There was one big thing. A lot of what it feels like in making a film is trying to figure out why you’re so drawn to the story. And I don’t think that you know when you’re inside of it, it reveals itself as you go. One thing that really revealed itself making ‘Wendy’ is that, well, I thought it was about growing up, the the anxiety around growing up, the fear of growing up that I’ve always had – but I think what actually revealed itself making the film is that this film is actually about the story of growing up. And it’s about realising that we all tell ourselves a story about growing up, and what it means and what happens. There’s a myth that we’ve cumulatively created of growing, like the Peter Pan myth, and it’s an incredibly tragic story.
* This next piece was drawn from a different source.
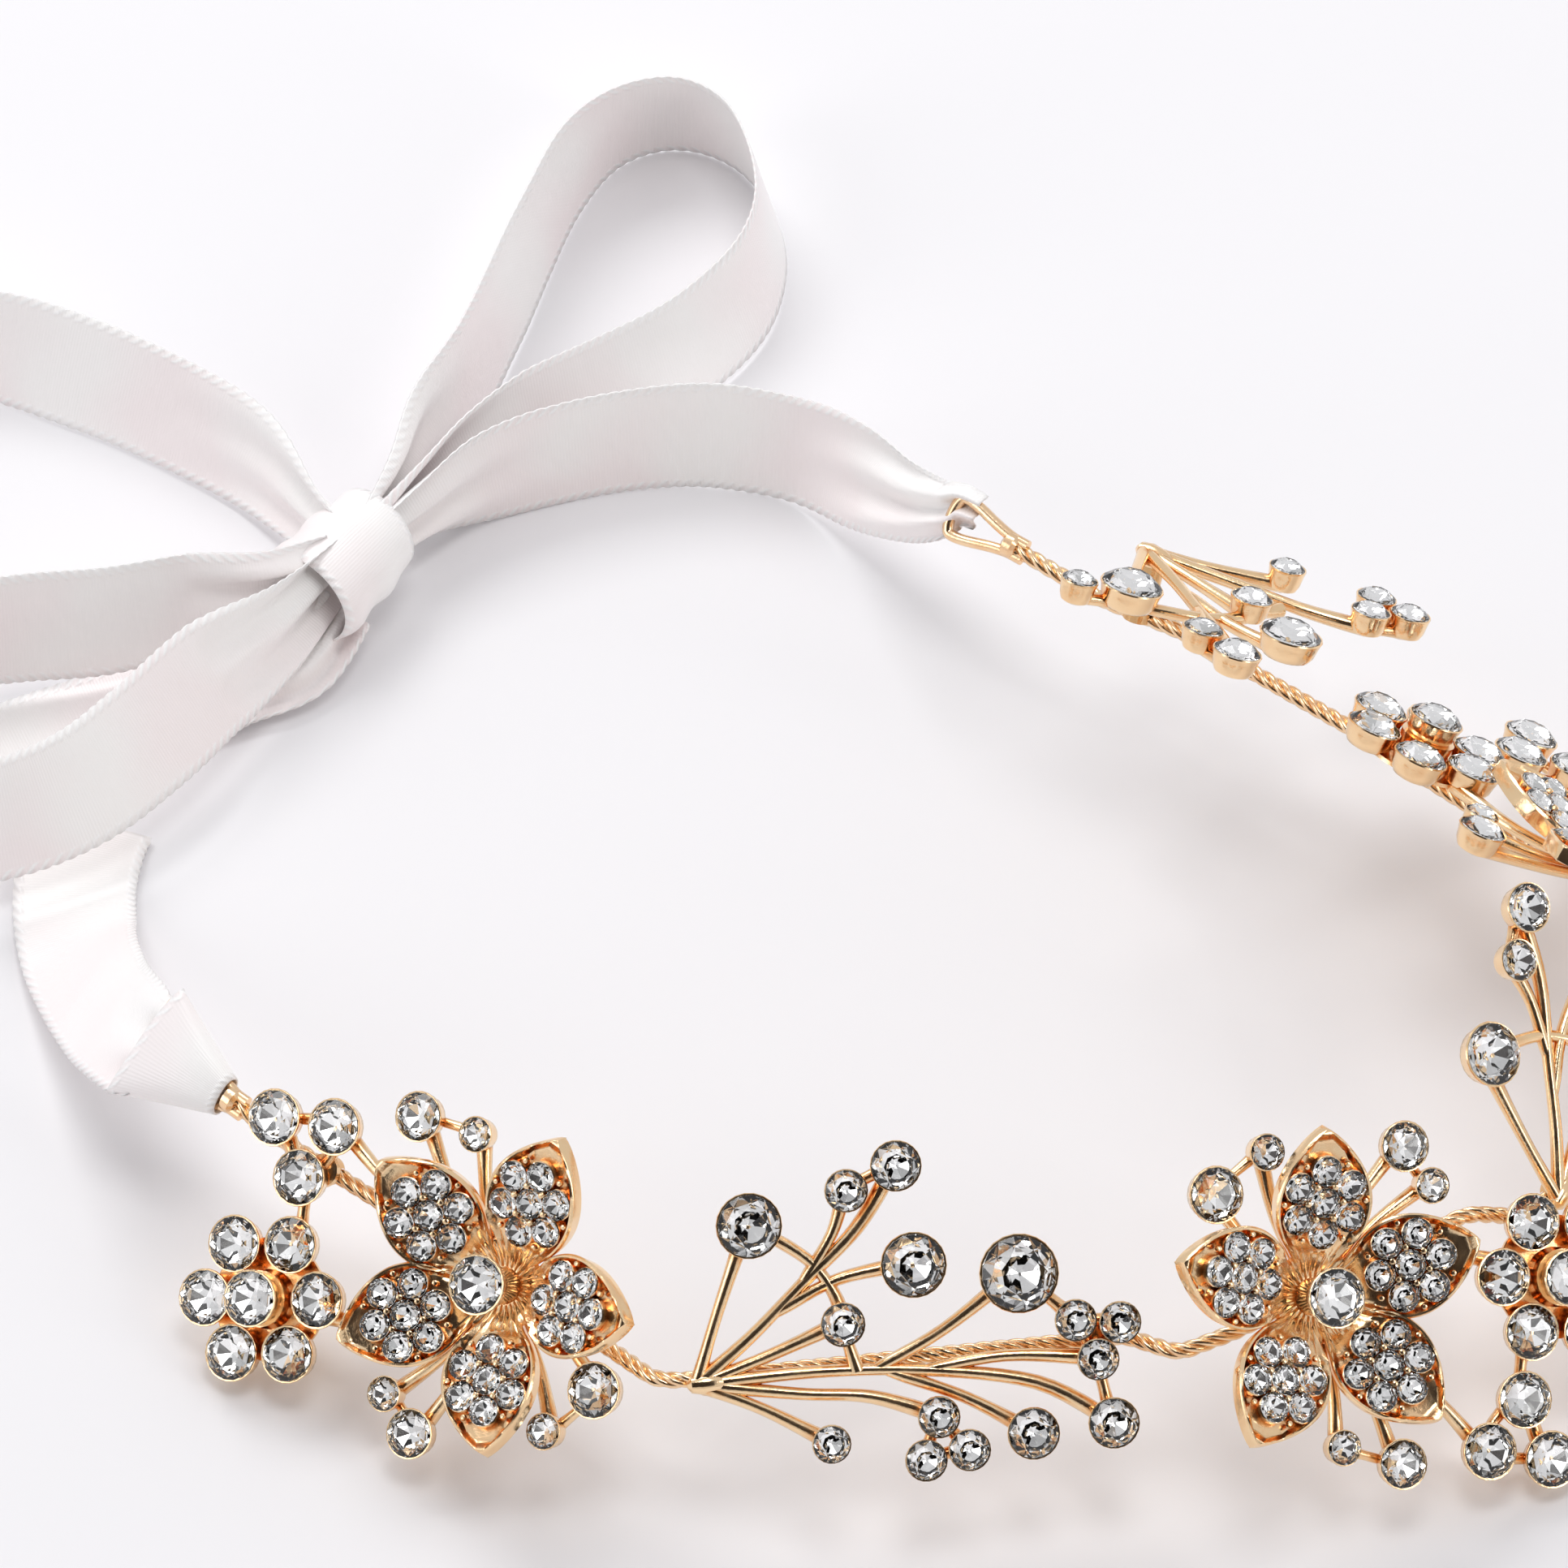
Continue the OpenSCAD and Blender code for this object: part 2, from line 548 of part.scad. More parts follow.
module back_wire() {
    q = back_flower_at;
    free_wire([flex_4, corner_high, behind(q, -8), behind(q, 29), flex_5]);
}
module back_flower_casting() { cast(back_flower_at, back_places) flower_casting(back_flower_at); }
module back_flower_petal_stones() { color(clear) shifted() petal_gems(back_flower_at); }
module back_flower_cluster_stones() { color(clear) shifted() cluster_gems(back_flower_at); }
module back_flower_berry_stones() { color(clear) shifted() berry_gems(back_flower_at); }
module back_flower_heart_stone() { color(clear) shifted() heart_gem(back_flower_at); }
module back_flower_solder() { soldered(back_flower_at, back_places); }

right_neck = eye_neck(right_bar, right_eye_heading, 6.4);
module end_wire() {
    q = back_spray_at;
    color(gold) shifted()
        wire_piece([flex_5, behind(q, -6), behind(q, 3), right_neck], true, false);
}
module right_eye() { color(gold) shifted() eye(right_bar, right_eye_heading, 6.4, 7.2); }
module back_spray_casting() { cast(back_spray_at, end_places) spray_casting(back_spray_at); }
module back_spray_stones() { color(clear) shifted() spray_gems(back_spray_at); }
module back_spray_solder() { soldered(back_spray_at, end_places); }

module left_ribbon_sleeve() {
    color(satin) shifted() {
        sleeve_layer(1);
        sleeve_layer(-1);
    }
}
module left_ribbon_lead() { color(satin) shifted() ribbon(left_lead_rows); }
module right_ribbon_lead() { color(satin) shifted() ribbon(right_lead_rows); }
module bow_knot() { color(satin) shifted() knot_barrel(); }
module bow_right_loop() { color(satin) shifted() ribbon(right_loop_rows); }
module bow_left_loop() { color(satin) shifted() ribbon(left_loop_rows); }
module upper_tail() { color(satin) shifted() ribbon(upper_tail_rows); }
module lower_tail() { color(satin) shifted() ribbon(lower_tail_rows); }

front_wire();
front_spray_casting();
front_spray_stones();
front_spray_solder();
left_wire();
left_eye();
left_flower_casting();
left_flower_petal_stones();
left_flower_cluster_stones();
left_flower_berry_stones();
left_flower_heart_stone();
left_flower_solder();
right_wire();
right_flower_casting();
right_flower_petal_stones();
right_flower_cluster_stones();
right_flower_berry_stones();
right_flower_heart_stone();
right_flower_solder();
side_wire();
right_spray_casting();
right_spray_stones();
right_spray_solder();
back_wire();
back_flower_casting();
back_flower_petal_stones();
back_flower_cluster_stones();
back_flower_berry_stones();
back_flower_heart_stone();
back_flower_solder();
end_wire();
right_eye();
back_spray_casting();
back_spray_stones();
back_spray_solder();
left_ribbon_sleeve();
left_ribbon_lead();
right_ribbon_lead();
bow_knot();
bow_right_loop();
bow_left_loop();
upper_tail();
lower_tail();
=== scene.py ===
# %% [markdown]
# # A flower crown
#
# This lesson builds the looks of a bridal flower crown: a twisted gold wire that carries
# cast flowers and sprays, set with clear faceted stones, and tied with a satin ribbon bow.
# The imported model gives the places. Everything made here is in metres, in that same frame.

import math
import random

import bmesh
import bpy
from mathutils import Matrix, Vector
from mathutils.bvhtree import BVHTree


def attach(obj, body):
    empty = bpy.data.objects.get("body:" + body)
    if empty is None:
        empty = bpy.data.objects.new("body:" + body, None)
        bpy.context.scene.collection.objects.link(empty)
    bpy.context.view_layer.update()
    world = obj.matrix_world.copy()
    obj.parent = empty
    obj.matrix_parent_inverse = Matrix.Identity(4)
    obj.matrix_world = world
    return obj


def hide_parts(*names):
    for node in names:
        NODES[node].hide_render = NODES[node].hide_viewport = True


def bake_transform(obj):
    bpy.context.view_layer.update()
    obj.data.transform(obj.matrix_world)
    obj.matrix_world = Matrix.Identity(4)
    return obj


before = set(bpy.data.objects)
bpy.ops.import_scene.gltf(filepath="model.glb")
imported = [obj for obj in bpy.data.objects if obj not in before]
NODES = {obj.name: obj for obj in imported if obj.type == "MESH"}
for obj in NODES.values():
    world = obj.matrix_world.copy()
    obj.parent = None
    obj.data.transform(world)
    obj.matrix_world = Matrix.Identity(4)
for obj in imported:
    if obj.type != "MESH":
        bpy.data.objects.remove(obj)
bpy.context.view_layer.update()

# %% [markdown]
# ## Where things are
#
# The crown was designed in millimetres round one table corner and then moved, so that its
# origin is under its middle. The same numbers are repeated here. Each casting lies on a
# tilted face: s runs along the wire, v runs up the face and w stands out of it.

# %% Sizes and places of the design
MM = 0.001
CROWN_SHIFT = Vector((-61.06, 93.6, 0))
WIRE_RISE = 18.0
LEAN = math.radians(45)
WIRE_R = 0.85
STEM_R = 0.75
WIRE_UNDER = WIRE_R + STEM_R + 0.05


def face_axes(heading, lean=LEAN):
    """Along the wire, up the face and out of it, for a face whose wire has this heading."""
    along = Vector((math.cos(heading), math.sin(heading), 0))
    across = Vector((-along.y, along.x, 0))
    up = math.sin(lean) * across + Vector((0, 0, math.cos(lean)))
    return along, up, along.cross(up)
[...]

Like the first act of the movie is best, that’s when you’re free, that’s when you’re fun, that’s when you’re wild, that’s when you are at the peak of your beauty and your power, and then the whole next three quarters of the movie it just fades and falls apart, and you give up everything you believe, and make sacrifices for others, and you get weaker and you die.
At some point, I realised that the movie was about the fact that this is a story, and in the same way that we need to retell stories like Peter Pan, we need to retell the story to ourselves that we want to free ourselves from just living a tragedy. How do we live a story that gets better as it goes along, that ends in joy, that ends in celebration, that ends in hope. So that sort of shift in perspective is something that I realised in the process of making the film as opposed to knowing it going in and that’s always what you hope for, to be surprised by what you discover inside of a theme that you know you have to have wrestle with in your life.